* STATED PROBLEM *
The complete listing should be restated exactly.

* SOURCE MATERIAL *
——

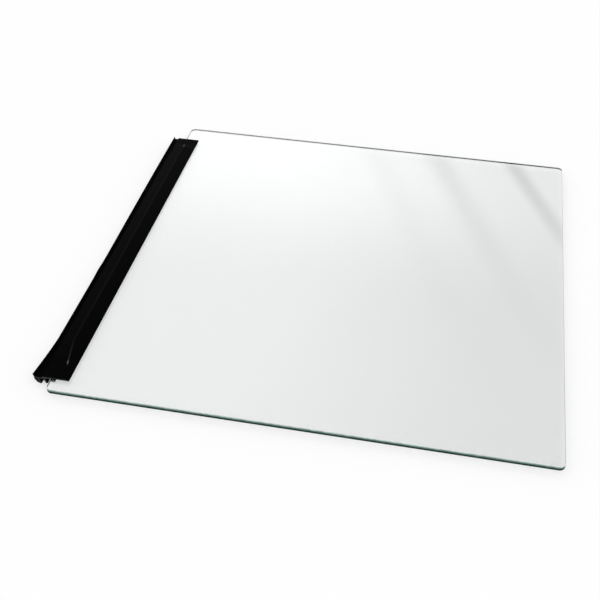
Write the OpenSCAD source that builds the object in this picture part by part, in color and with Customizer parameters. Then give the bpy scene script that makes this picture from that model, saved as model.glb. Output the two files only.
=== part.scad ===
// Glass shelf for a refrigerator: a toughened pane with rounded corners and a
// soft black edge seal that grips its left side. Units are millimetres, +Z is up,
// and the front edge of the pane faces -Y. The origin is at the middle of the
// base of the whole part's box. The seal is drawn from the pane's front left top
// corner, so its X and Z are 0 at the edge of the glass, and what lies beside or
// under the glass is negative.

/* [Pane] */
// Width of the pane, from the seal's side to the free side
pane_w = 490; // [300:1:600]
// Depth of the pane, from front to back
pane_d = 507; // [490:1:600]
// Thickness of the glass
glass_t = 5; // [4:0.5:6]
// Radius of the pane's four corners
corner_r = 6; // [4:0.5:20]
// Width of the ground arris along the pane's upper and lower edges
arris = 0.6; // [0.2:0.1:1]

/* [Seal length] */
// Bare glass in front of the seal
seal_front = 14.5; // [10:0.5:20]
// Length of the seal
seal_len = 462.5; // [260:0.5:470]

/* [Seal grip] */
// Width of the flange that lies on the glass, with its overhang
flange_w = 28; // [27:0.5:28.5]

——

* WRITTEN ANSWER *
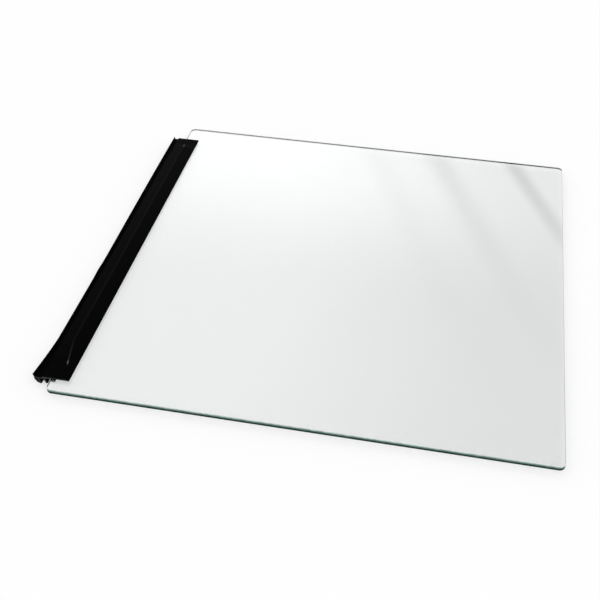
Write the OpenSCAD source that builds the object in this picture part by part, in color and with Customizer parameters. Then give the bpy scene script that makes this picture from that model, saved as model.glb. Output the two files only.
=== part.scad ===
// Glass shelf for a refrigerator: a toughened pane with rounded corners and a
// soft black edge seal that grips its left side. Units are millimetres, +Z is up,
// and the front edge of the pane faces -Y. The origin is at the middle of the
// base of the whole part's box. The seal is drawn from the pane's front left top
// corner, so its X and Z are 0 at the edge of the glass, and what lies beside or
// under the glass is negative.

/* [Pane] */
// Width of the pane, from the seal's side to the free side
pane_w = 490; // [300:1:600]
// Depth of the pane, from front to back
pane_d = 507; // [490:1:600]
// Thickness of the glass
glass_t = 5; // [4:0.5:6]
// Radius of the pane's four corners
corner_r = 6; // [4:0.5:20]
// Width of the ground arris along the pane's upper and lower edges
arris = 0.6; // [0.2:0.1:1]

/* [Seal length] */
// Bare glass in front of the seal
seal_front = 14.5; // [10:0.5:20]
// Length of the seal
seal_len = 462.5; // [260:0.5:470]

/* [Seal grip] */
// Width of the flange that lies on the glass, with its overhang
flange_w = 28; // [27:0.5:28.5]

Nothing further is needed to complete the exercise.